A Friday at the Food Pantry at Jefferson County Community Ministries
There’s a sign on the on the wall in the Food Pantry at Community Ministries. In bold, colored capital letters it says, “I Can Change the World!” That change happens one person at a time.
Hope (not her real name) is a student at Shepherd College, about to go home to Mineral County for the weekend. She has come in to the Food Pantry to get some food to take home with her, because her parents, both prison guards at the federal prison there, have advised her that she will have nothing to eat while she is there. Donna Joy, a teacher in Jefferson County, has advised her to come to the Food Pantry to get some food to take with her. “I had to do a “GoFundMe” page to get enough money for my parents to come here to pick me up, and keep on going to work next week,” she said. “They haven’t been paid at all this month, and last month was Christmas. There’s just no money right now.”
“Maybe they should do what that guy [Commerce Secretary Wilbur Ross] says, and just get a loan to buy food,” says another client waiting for his turn to get food, more than a little sarcastically. Hope smiles faintly, and then turns to embrace a tall, attractive woman who has just come in. “This is my mother,” she says proudly. “I’m going to go home and paint bottles with her this weekend to help earn extra money.” She explains that a reporter is working on stories about Jefferson County Community Ministries, and makes the introductions. The mother also would prefer that her name not be used, but she is willing to talk about her situation.”
“One thing I hope you understand is that this not ‘normal’ for us. Usually we are the ones trying to help out, through our church,” says Mom. “Our pastor is also a guard at the prison. My husband and I have been working there 18 years, and we have never been in a fix like this before.

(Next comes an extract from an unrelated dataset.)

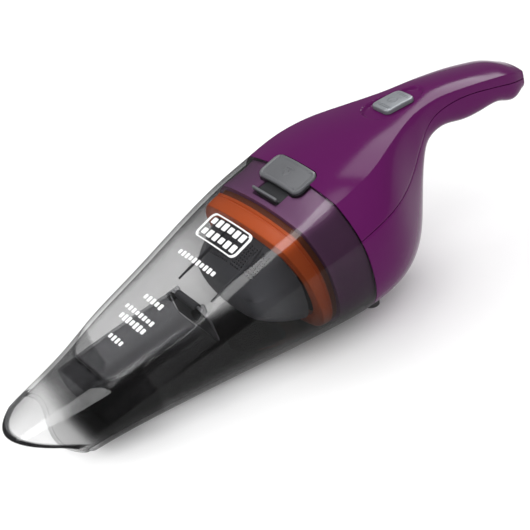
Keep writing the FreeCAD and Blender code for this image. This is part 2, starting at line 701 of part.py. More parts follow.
BOARD_TOP = BOARD_Z + 1.8
LEADS = {
    "battery_lead_positive": [(116.9, 2.0, 91.4), (111.5, 3.6, 93.4), (107.2, 5.6, 93.0),
                              (106.2, 6.4, BOARD_TOP)],
    "battery_lead_negative": [(181.8, -5.0, 73.6), (185.6, -7.0, 73.4), (186.2, -10.8, 74.2),
                              (181.0, -12.2, 75.8), (170.0, -12.3, 78.2), (152.0, -12.4, 83.2),
                              (132.0, -12.2, 88.6), (118.0, -10.2, 91.6), (110.0, -7.0, 93.0),
                              (105.8, -6.3, 91.6), (105.6, -6.2, BOARD_TOP)],
    "motor_lead_positive": [(82.2, 11.0, 60.0), (87.5, 11.0, 61.5), (90.0, 9.6, 70.0), (87.2, 7.6, 78.0),
                            (87.0, 7.2, 85.8)],
    "motor_lead_negative": [(82.2, -11.0, 60.0), (87.5, -11.0, 61.5), (90.0, -9.6, 70.0), (87.2, -7.6, 78.0),
                            (87.0, -7.2, 85.8)],
    "charge_lead_positive": [(86.3, 1.6, 50.6), (86.4, 1.8, 56.0), (88.6, 3.4, 65.0), (93.0, 4.2, 73.0),
                             (97.4, 3.8, 79.6), (98.0, 3.5, 85.8)],
    "charge_lead_negative": [(86.3, -1.6, 50.6), (86.4, -1.8, 56.0), (88.6, -3.4, 65.0), (93.0, -4.2, 73.0),
                             (97.4, -3.8, 79.6), (98.0, -3.5, 85.8)],
}


# ---------------------------------------------------------------- fasteners and feet
def screw(tip, direction, length, head=2.7):
    """Pan-head screw with a cross recess, from its head towards its tip."""
    axis = V(*direction)
    origin = V(*tip)
    shank = Part.makeCylinder(SCREW_R - 0.12, length, origin, axis)
    cap = Part.makeCylinder(head, 1.6, origin - axis * 1.6, axis)
    return shank.fuse(cap).cut(Part.makeCylinder(0.8, 1.0, origin - axis * 1.7, axis))


def shell_screws():
    return Part.makeCompound([screw((x, y, seat), (0, 0, 1), SCREW_LENGTH) for x, y, seat, _ in SHELL_SCREWS])


def bulkhead_screws():
    return Part.makeCompound([screw((0.0, y, z), (1, 0, 0), 10.5, 2.6) for y, z in BULKHEAD_SCREWS])


def stand(shape, drop=V(0, 0, 0)):
    """The shape pitched nose down, then moved by drop."""
    placed = shape.copy()
    placed.rotate(V(0, 0, 0), V(0, 1, 0), -PITCH)
    placed.translate(drop)
    return placed


def rubber_foot(side, outer, drop):
    """Upright pad from the ground to the casing's underside, already in the standing position."""
    centre = stand(Part.Vertex(V(FOOT_X, side * FOOT_HALF, 0)), drop).Point
    pad = Part.makeCone(FOOT_R - 0.8, FOOT_R, 14.0, V(centre.x, centre.y, 0))
    return pad.cut(stand(outer, drop))


def build():
    outer, wall = casing()
    region = seam_region()
    outset = hull_solid(JOINT_INDEX - 1, JOINT_INDEX + 1, -1.0)
    parts = {
        "bowl": bowl(),
        "inner_duct": inner_duct(),
        "flap_pin": flap_pin(),
        "duct_flap": duct_flap(),
        "filter_ring": filter_ring(),
        "filter_seal": filter_seal(),
        "prefilter_cup": prefilter_cup(),
        "pleated_filter": pleated_filter(),
        "filter_rim": filter_rim(),
        "top_shell": top_shell(outer, wall, region),
        "lower_shell": lower_shell(outer, wall, region),
        "motor_bulkhead": bulkhead(),
        "intake_grille": intake_grille(),
        "fan_shroud": fan_shroud(),
        "impeller": impeller(),
        "motor_shaft": motor_shaft(),
        "armature_core": armature_core(),
        "commutator": commutator(),
        "motor_can": motor_can(),
        "field_magnets": field_magnets(),
        "motor_end_cap": motor_end_cap(),
        "motor_terminals": motor_terminals(),
        "motor_brushes": motor_brushes(),
        "front_bush": bush(CAN_X0 - 2.4, CAN_X0 + 1.6),
        "rear_bush": bush(CAN_X1 + 0.4, CAN_X1 + 4.4),
        "front_motor_ring": motor_ring(41.5),
        "rear_motor_ring": motor_ring(68.0),
        "release_button": release_button(outset),
        "latch_spring": latch_spring(),
        "power_switch": power_switch(),
        "switch_link": switch_link(),
        "circuit_board": circuit_board(),
        "board_parts": board_parts(),
        "micro_switch": micro_switch(),
        "charge_lamp": charge_lamp(),
        "battery_cell": battery_cell(),
        "front_cell_tab": cell_tab(-1.6),
        "rear_cell_tab": cell_tab(CELL_LENGTH - 1.1),
        "cell_pads": cell_pads(),
        "charging_socket": charging_socket(),
        "shell_screws": shell_screws(),
        "bulkhead_screws": bulkhead_screws(),
    }
    for name, points in LEADS.items():
        parts[name] = lead(points)
    ground = stand(parts["bowl"]).optimalBoundingBox(True, False)
    tail = stand(outer).optimalBoundingBox(True, False)
    drop = V(-(ground.XMin + tail.XMax) / 2, 0, -ground.ZMin)
    parts = {name: stand(shape, drop) for name, shape in parts.items()}
    feet = [rubber_foot(side, outer, drop) for side in (-1, 1)]
    parts["rubber_feet"] = Part.makeCompound(feet)
    print("drop %.4f %.4f %.4f" % tuple(drop))
    return parts


os.makedirs("parts", exist_ok=True)
for node, shape in build().items():
    print(node, "solids", len(shape.Solids), "valid", shape.isValid(), "volume", round(shape.Volume))
    shape.exportStep("parts/%s.step" % node)
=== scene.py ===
import json
import math

import bpy
import numpy as np
from mathutils import Matrix, Vector


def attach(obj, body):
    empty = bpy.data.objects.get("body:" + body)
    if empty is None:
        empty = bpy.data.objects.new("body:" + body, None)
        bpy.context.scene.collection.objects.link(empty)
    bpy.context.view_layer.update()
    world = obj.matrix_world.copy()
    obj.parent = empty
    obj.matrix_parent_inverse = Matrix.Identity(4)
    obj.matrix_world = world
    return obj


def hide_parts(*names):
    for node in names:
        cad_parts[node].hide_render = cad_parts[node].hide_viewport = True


bl_info = {
    "name": "Handheld cordless vacuum",
    "version": (1, 0, 0),
    "blender": (4, 5, 0),
    "location": "3D View > Sidebar > Vacuum",
    "description": "Builds the visible pieces of a handheld cordless vacuum around its packed CAD frame",
    "category": "Object",
}

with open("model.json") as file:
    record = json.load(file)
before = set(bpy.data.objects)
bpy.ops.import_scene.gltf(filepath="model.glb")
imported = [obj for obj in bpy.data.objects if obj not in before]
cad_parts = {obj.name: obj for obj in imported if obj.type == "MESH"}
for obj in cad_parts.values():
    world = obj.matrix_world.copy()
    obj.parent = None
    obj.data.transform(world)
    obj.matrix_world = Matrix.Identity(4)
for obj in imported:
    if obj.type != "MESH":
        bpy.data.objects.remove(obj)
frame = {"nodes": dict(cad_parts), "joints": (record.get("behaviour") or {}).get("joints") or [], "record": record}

# Shapes are worked out in millimetres in the dust bowl's own frame, as in the CAD source: X runs from the
# nozzle (-X) to the handle (+X), Y is across and Z is up. The cleaner stands with that frame pitched nose down.
PITCH = math.radians(11.0)
FLAP_PIN = np.array([-66.7, 0.0, 73.0])
JOINT_X = 25.0
BUTTON_X, BUTTON_HALF_X, BUTTON_HALF_Y, BUTTON_CORNER = 23.8, 9.6, 20.4, 5.0
SWITCH_HALF_X, SWITCH_HALF_Y, SWITCH_CORNER, SWITCH_SLOPE = 11.5, 8.2, 3.4, math.radians(8.0)
SOCKET_Z, SOCKET_RADIUS, SOCKET_FROM, SOCKET_TO = 50.0, 5.15, 81.0, 121.0
VENT_X, VENT_PITCH, VENT_COUNT, VENT_Y = 45.3, 5.5, 5, 14.0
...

We haven’t been paid since Dec. 22 [the interview was taking place Jan. 25] and we are considered essential employees, so we can’t just stay home. All the guards have been showing up, but it is a very tense situation for all of us. This is work with felons, not an office job. I have a co-worker whose prison income is the whole income for his family of six—his wife stays home to home-school the four kids. He says he doesn’t know how he is going to pay to get to work next week.”
One of the pantry volunteers comes out with a grocery cart filled to the top with food. “Do you need food for your pets, too?” she asks. When the mother nods, pet food and kitty litter are added to the rack beneath the cart. “We are going to share this with our pastor,” the mother says. “His daughter is visiting this weekend, and he was saying he was going to walk to Dollar General to buy some food, because he has to save the gas in the car to get to the prison.” Before they leave, the mother and daughter profusely thank the volunteers, and even the other clients waiting for food who have given them good wishes. They also hug everyone before they leave.

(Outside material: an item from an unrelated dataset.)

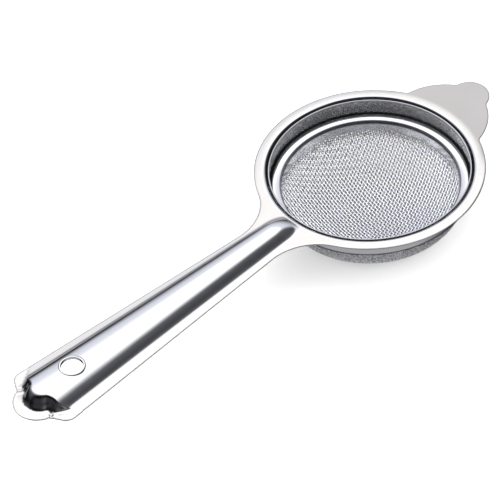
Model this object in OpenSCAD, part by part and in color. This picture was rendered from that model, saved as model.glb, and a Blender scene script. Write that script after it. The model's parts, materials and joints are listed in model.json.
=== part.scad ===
// Hand-held tea strainer: a stamped steel frame with a fine woven bowl and a lift-out coarse basket.
// Origin: centre of the collar, in the plane where the flange's underside sits on a cup.
// +X points to the ear, -X along the handle, +Z up. Millimetres.

/* [Frame] */
// Thickness of the stamped steel sheet
sheet_t = 0.6; // [0.5:0.05:0.7]
// Outer radius of the flange
flange_r = 40; // [39.5:0.1:41]
// Outer radius of the drawn collar
collar_r = 36.3; // [36.1:0.1:36.6]
// Depth of the collar below the flange
collar_h = 7.4; // [7:0.1:8]
// Inner radius of the ledge at the collar's foot
ledge_r = 33.4; // [33.2:0.05:33.5]

/* [Handle] */
// Distance from the ring's centre to the handle's tip
handle_reach = 159.5; // [157:0.5:165]
// Half width of the handle at its neck
neck_half = 8.1; // [8:0.1:9]
// Half width of the handle at its shoulders
shoulder_half = 14.1; // [13.5:0.1:15]
// Height of the pressed rib above the sheet at the neck
rib_neck_h = 3.8; // [3.4:0.1:4.2]
// Height of the pressed rib above the sheet at the end
rib_end_h = 4.9; // [4.6:0.1:5.1]
// Radius of the hang hole
hang_r = 3.75; // [3:0.05:4]

/* [Ear] */
// Distance from the ring's centre to the ear's tip
ear_reach = 56.2; // [55:0.2:58]
// Upward tilt of the ear
ear_tilt = 4.4; // [0:0.2:5]

/* [Fine bowl] */
// Thickness of the fine woven cloth
fine_t = 0.25; // [0.2:0.05:0.3]
// Depth of the bowl's foot below the flange's underside
bowl_h = 21.1; // [20.8:0.1:22]

/* [Basket] */
// Outer radius of the basket's ring
basket_r = 34.15; // [34:0.05:34.3]
// Thickness of the basket's ring
basket_t = 0.35; // [0.3:0.05:0.4]
// Thickness of the coarse woven cloth
coarse_t = 0.4; // [0.3:0.05:0.4]
// Depth of the basket's foot below the flange's underside
basket_h = 19.3; // [18:0.1:19.5]

/* [Hidden] */
$fn = 96;
steel = [0.80, 0.80, 0.81];
bright = [0.90, 0.90, 0.92];
wire = [0.55, 0.55, 0.58];

// Collar: the lip at its mouth, the corner and the ledge at its foot
lip_r = sheet_t + 0.3;
collar_in = collar_r - sheet_t;
collar_corner = 2.2;
corner_r = collar_r - collar_corner;
corner_z = collar_corner - collar_h;
rim_join_r = collar_r + 2;

// Handle: neck fillet, rounded shoulders, scalloped tip
neck_fillet = 20;
neck_centre_y = neck_half + neck_fillet;
neck_x = -sqrt(pow(flange_r + neck_fillet, 2) - pow(neck_centre_y, 2));
shoulder_x = 11.7 - handle_reach;
shoulder_round = 4;
shoulder_end = 160;
tip_round = 8.7;
tip_x = tip_round - handle_reach;
tip_notch = 107;
side_slope = (shoulder_half - neck_half) / (neck_x - shoulder_x);

// Rib: part of a cone whose axis dips towards the handle's end
rib_neck_x = -45;
rib_end_x = -147;
rib_neck_half = 5.2;
rib_end_half = 10.3;
rib_start_x = -36.9;
rib_start_slope = 42;
rib_stop_slope = 62;
rib_border = 3.8;
rib_run = rib_neck_x - rib_end_x;
rib_over = 14;

// Hang hole: on the rib's crest, with a flat lip round it
hang_x = -136;
hang_lip = 0.55;
hang_lip_h = 1.2;

// Ear: two shoulder arcs and a rounded tip
ear_tip_round = 7.4;
ear_arc = 21.1;
ear_arc_x = 31.9;
ear_arc_y = 3.3;
ear_root_x = 38;

// Fine bowl: free top edge, fold over the ledge, wall, rounded corner and dished foot
cloth_gap = 0.05;
cloth_top_r = 34.95;
cloth_top_z = 0.02;
bowl_wall_r = ledge_r - 0.1;
bowl_fold = 0.15;
bowl_corner = 9.7;
bowl_dish = 2.5;
binding_t = 0.1;
binding_h = 0.7;

// Basket: flat ring, short tapered wall, clamp hoop and dished cloth
seat_gap = 0.2;
ring_z = sheet_t - collar_h + cloth_gap + fine_t + seat_gap;
ring_bend = 0.5;
wall_top_r = 31.35;
wall_foot_r = 30.75;
wall_foot_z = -10.2;
clamp_top_z = -8.3;
clamp_t = 0.3;
basket_corner = 2.5;

// Radius of a dome section from its half width and height
function dome_r(half, h) = (half * half + h * h) / (2 * h);
rib_neck_r = dome_r(rib_neck_half, rib_neck_h);
rib_end_r = dome_r(rib_end_half, rib_end_h);
rib_dip = atan((rib_neck_h - rib_neck_r - rib_end_h + rib_end_r) / rib_run);
rib_grow = (rib_end_r - rib_neck_r) / rib_run;

// Points of an arc from angle a to angle b, in n steps
function arc(x, y, r, a, b, n) =
    [for (i = [0 : n]) let (t = a + (b - a) * i / n) [x + r * cos(t), y + r * sin(t)]];
// The same points in reverse order
function backwards(p) = [for (i = [len(p) - 1 : -1 : 0]) p[i]];
// The same points mirrored across the X axis
function across(p) = [for (q = p) [q[0], -q[1]]];
// Unit direction of a line at its point i
function heading(p, i) = let (d = p[min(i + 1, len(p) - 1)] - p[max(i - 1, 0)]) d / norm(d);
// A line moved by t towards its right, and kept off the axis of turning
function beside(p, t) =
    [for (i = [0 : len(p) - 1]) let (d = heading(p, i)) [max(p[i][0] + t * d[1], 0), p[i][1] - t * d[0]]];
// Closed section of a sheet of thickness t that follows a line
function sheet_section(p, t) = concat(p, backwards(beside(p, t)));

// Line of a dished foot: a corner turned from the vertical, then a shallow cap down to the axis
function dish(r, z, corner, depth) =
    let (cap = (pow(r - corner, 2) + pow(depth, 2) - pow(corner, 2)) / (2 * (depth - corner)),
         turn = asin((r - corner) / (cap - corner)), steps = 8)
    concat(
        arc(r - corner, z, corner, 0, turn - 90, steps),
        [for (i = [1 : steps]) let (t = turn * (1 - i / steps)) [cap * sin(t), z - depth + cap - cap * cos(t)]]);

// Half width of the handle at x
function handle_half(x) = neck_half + side_slope * (neck_x - x);
// Outer radius of the basket's wall at height z
function wall_r(z) =
    wall_foot_r + (wall_top_r - wall_foot_r) * (z - wall_foot_z) / (ring_z - ring_bend - wall_foot_z);

module handle_plan() {
    side = concat(
        [[-flange_r + 4, neck_half], [neck_x, neck_half]],
        arc(shoulder_x, shoulder_half - shoulder_round, shoulder_round, 88, shoulder_end, 8),
        arc(tip_x, 0, tip_round, tip_notch, 180, 16));
    polygon(concat(side, backwards(across(side))));
    difference() {
        translate([neck_x, 8 - neck_centre_y]) square([-neck_x - flange_r + 6, 2 * neck_centre_y - 16]);
        for (side_y = [-1, 1]) translate([neck_x, side_y * neck_centre_y]) circle(neck_fillet);
    }
}

module ear_plan() {
    translate([ear_reach - ear_tip_round, 0]) circle(ear_tip_round);
    intersection() {
        translate([ear_arc_x, ear_arc_y]) circle(ear_arc);
        translate([ear_arc_x, -ear_arc_y]) circle(ear_arc);
        translate([rim_join_r - 6, -flange_r]) square([flange_r, 2 * flange_r]);
    }
}

// Plan of the rib's foot: tapered sides, cut corners and a round end lobe
module rib_plan(inset) {
    end_x = shoulder_x - 1.8 + inset;
    end_y = 8.4 - inset;
    start_x = rib_start_x - inset;
    polygon([[start_x, 12], [end_x + 3, 12], [end_x, end_y], [end_x, -end_y], [end_x + 3, -12], [start_x, -12]]);
    translate([tip_x, 0]) circle(tip_round - rib_border - inset);
}

// Everything under a plane that passes through [x, z] and rises at an angle towards -X
module under_slope(x, z, angle) {
    size = 400;
    translate([x, 0, z]) rotate([0, angle, 0]) translate([-size / 2, -size / 2, -size]) cube(size);
}

// Solid of the rib, or of the hollow under it when inset is the sheet's thickness
module rib_solid(inset) {
    stop_x = tip_x - tip_round + rib_border + inset;
    intersection() {
        translate([rib_neck_x, 0, sheet_t + rib_neck_h - rib_neck_r])
            rotate([0, -90 - rib_dip, 0])
                translate([0, 0, -rib_over])
                    cylinder(
                        h = rib_run + 2 * rib_over,
                        r1 = rib_neck_r - rib_over * rib_grow - inset,
                        r2 = rib_end_r + rib_over * rib_grow - inset);
        translate([0, 0, -inset]) linear_extrude(12) rib_plan(inset);
        under_slope(rib_start_x - inset, sheet_t, rib_start_slope);
        under_slope(stop_x, sheet_t, -rib_stop_slope);
    }
}

// Flange lip, collar wall, rounded foot and ledge, as one turned section
module collar_ring() {
    outer = concat(
        [[rim_join_r, 0], [collar_r, 0]],
        arc(corner_r, corner_z, collar_corner, 0, -90, 8),
        [[ledge_r, -collar_h]]);
    inner = concat(
        [[ledge_r, sheet_t - collar_h]],
        arc(corner_r, corner_z, collar_corner - sheet_t, -90, 0, 8),
        arc(collar_in + lip_r, sheet_t - lip_r, lip_r, 180, 90, 8),
        [[rim_join_r, sheet_t]]);
    rotate_extrude() polygon(concat(outer, inner));
}

// Flat sheet outside the collar: flange, handle border and tilted ear
module sheet() {
    difference() {
        union() {
            linear_extrude(sheet_t) {
                circle(flange_r);
                handle_plan();
            }
            translate([ear_root_x, 0, 0]) rotate([0, -ear_tilt, 0]) translate([-ear_root_x, 0, 0])
                linear_extrude(sheet_t) ear_plan();
        }
        translate([0, 0, -2]) cylinder(h = 5, r = rim_join_r - 0.5);
    }
}

module frame() {
    lip_top = sheet_t + rib_neck_h + (rib_end_h - rib_neck_h) * (rib_neck_x - hang_x) / rib_run;
    color(steel) difference() {
        union() {
            difference() {
                union() {
                    collar_ring();
                    sheet();
                    rib_solid(0);
                }
                rib_solid(sheet_t);
            }
            translate([hang_x, 0, lip_top - hang_lip_h]) cylinder(h = hang_lip_h, r = hang_r + hang_lip);
        }
        translate([hang_x, 0, -1]) cylinder(h = 12, r = hang_r);
    }
}

// Line of the fine cloth's outer face, from its free top edge to the foot of the bowl
function fine_line() = concat(
    [[cloth_top_r, cloth_top_z]],
    arc(corner_r, corner_z, collar_corner - sheet_t - cloth_gap, 0, -90, 6),
    arc(bowl_wall_r + bowl_fold, sheet_t - collar_h + cloth_gap - bowl_fold, bowl_fold, 90, 180, 3),
    dish(bowl_wall_r, bowl_dish + bowl_corner - bowl_h, bowl_corner, bowl_corner + bowl_dish));

module fine_bowl() {
    color(wire) rotate_extrude() polygon(sheet_section(fine_line(), fine_t));
}

// Narrow channel folded over the fine cloth's top edge
module cloth_binding() {
    slot_in = cloth_top_r - fine_t - 0.03;
    slot_out = cloth_top_r + 0.12;
    low = cloth_top_z - binding_h;
    color(steel) rotate_extrude() difference() {
        translate([slot_in - binding_t, low]) square([slot_out - slot_in + 2 * binding_t, binding_h + 0.03 + binding_t]);
        translate([slot_in, low - 1]) square([slot_out - slot_in, 1 + binding_h + 0.03]);
    }
}

// Ring that carries the basket on the ledge, with the short wall that holds its cloth
module basket_ring() {
    line = concat(
        [[basket_r, ring_z]],
        arc(wall_top_r + ring_bend, ring_z - ring_bend, ring_bend, 90, 180, 5),
        [[wall_foot_r, wall_foot_z]]);
    color(bright) rotate_extrude() polygon(sheet_section(line, basket_t));
}

// Hoop that presses the coarse cloth against the wall from outside
module basket_clamp() {
    off = 2 * cloth_gap + coarse_t;
    foot_z = wall_foot_z + 0.2;
    line = [[wall_r(clamp_top_z) + off + clamp_t, clamp_top_z], [wall_r(foot_z) + off + clamp_t, foot_z]];
    color(steel) rotate_extrude() polygon(sheet_section(line, clamp_t));
}

// Line of the coarse cloth's outer face, from under the clamp to the foot of the basket
function coarse_line() =
    let (z = wall_foot_z - 0.1)
    concat(
        [[wall_r(clamp_top_z) + cloth_gap + coarse_t, clamp_top_z]],
        dish(wall_foot_r + cloth_gap + coarse_t, z, basket_corner, basket_h + z));

module basket_cloth() {
    color(wire) rotate_extrude() polygon(sheet_section(coarse_line(), coarse_t));
}

frame();
cloth_binding();
fine_bowl();
basket_ring();
basket_clamp();
basket_cloth();
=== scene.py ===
"""Tea strainer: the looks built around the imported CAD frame.

Shapes are worked out in millimetres in the row frame (origin at the collar's centre in the plane of the
flange's underside, +X to the ear, +Z up) and turned into metres when a mesh is made.
"""

import json
import math

import bpy
import numpy as np
from mathutils import Matrix, Vector, kdtree
from mathutils.geometry import delaunay_2d_cdt


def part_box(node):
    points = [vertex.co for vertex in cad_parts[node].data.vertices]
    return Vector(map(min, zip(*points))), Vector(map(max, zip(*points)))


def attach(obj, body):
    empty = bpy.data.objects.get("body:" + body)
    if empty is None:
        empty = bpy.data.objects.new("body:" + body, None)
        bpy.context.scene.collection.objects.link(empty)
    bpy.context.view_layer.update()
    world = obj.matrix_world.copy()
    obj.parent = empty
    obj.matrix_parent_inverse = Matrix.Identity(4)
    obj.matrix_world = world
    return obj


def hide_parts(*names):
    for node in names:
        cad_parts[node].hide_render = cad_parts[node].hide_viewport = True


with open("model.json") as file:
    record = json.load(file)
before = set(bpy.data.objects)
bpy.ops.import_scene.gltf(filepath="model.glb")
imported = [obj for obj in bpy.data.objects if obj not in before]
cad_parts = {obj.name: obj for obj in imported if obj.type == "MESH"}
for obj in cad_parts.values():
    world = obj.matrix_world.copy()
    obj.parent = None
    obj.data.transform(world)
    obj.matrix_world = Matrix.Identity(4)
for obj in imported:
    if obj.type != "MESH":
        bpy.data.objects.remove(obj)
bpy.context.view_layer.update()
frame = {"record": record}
MM = 0.001


# ---- Sizes, read from the frame ----

def reach(node, corner, axis):
    """Millimetre coordinate of a CAD node's box: corner 0 is the lowest, 1 the highest."""
    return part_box(node)[corner][axis] / MM


mounts = {mount["name"]: mount for mount in frame["record"]["mounts"]}
SHEET = 0.6
COLLAR_R = mounts["collar"]["dims"]["r_mm"]
COLLAR_IN = COLLAR_R - SHEET
LIP_R = SHEET + 0.65
LIP_START = COLLAR_IN + LIP_R
FLANGE_R = reach("frame", 1, 1)
COLLAR_FOOT = reach("frame", 0, 2)
LEDGE_R = 33.4
CORNER = 2.2
CORNER_R = COLLAR_R - CORNER
CORNER_Z = COLLAR_FOOT + CORNER
COLLAR_TURNS = 400

HANDLE_END = reach("frame", 0, 0)
NECK_HALF = 8.1
NECK_FILLET = 20
SHOULDER_HALF = 14.1
SHOULDER_ROUND = 4
SHOULDER_X = HANDLE_END + 11.7
TIP_ROUND = 8.7
TIP_X = HANDLE_END + TIP_ROUND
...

The Food Pantry volunteers have noticed the impact of the government shutdown on the larger community. “There are more new faces than we usually have,” says volunteer Barb Green. “They don’t want to say why they are here, but you can tell. We get at least a couple each day. They are not regulars.” Karen, another volunteer, adds, “I work Thursdays and Fridays. I’d say we average six to ten people in a morning [the Food Pantry is open from 9 a.m. until noon] but recently our numbers have gone up.”
Mindy is a regular. She would rather I don’t use her real name. Her clear voice, good grammar, and careful explanations of her situation indicate someone surprised to find herself getting food at Jefferson County Community Ministries, yet she has been struggling—and receiving food here–for nearly a year. She has gone from long-term, stable employment to seeking public and church assistance. “I have made some mistakes,” she said. “I would prefer you don’t say what they are. However, I can tell you that the people here at the Food Pantry don’t make you feel guilty. They just help you to get the food you need. I have never met such wonderful, caring people.”
Currently, Mindy is homeless, and has been using the Cold Weather Homeless Shelter that Jefferson County Community Ministries sponsors. “However, I had flu, and I was really sick. I was given a motel voucher for two nights, and I was able to get some rest, take my medicine regularly, and just relax a bit. It helped a lot. I am trying to get back on my feet, and JCCM has really helped.”
Donna Joy, the teacher who encouraged Hope to come to Jefferson County Community Ministries, has seen the effect that the organization has on people in need. She is an experienced volunteer, and also does recovery coaching for victims of addiction. “There are so many ways this organization helps people in need,” she says. “I knew to tell Hope to come here because I have seen the impact these volunteers have on the lives of the people they serve.
Barb Green has been working in the Food Pantry for nine years, and works two days a week, “…plus many hours of unofficial time,” she says. She is impressed with the fact that some of the volunteers are also people who receive services from JCCM, and thinks it helps them to eventually become more effective employees. “The work is a way of becoming acclimated to the world of work, of learning responsibility, of recognizing that one needs to become accountable for one’s time and actions.” She loves her co-workers and says, “They are the kindest people in the world.”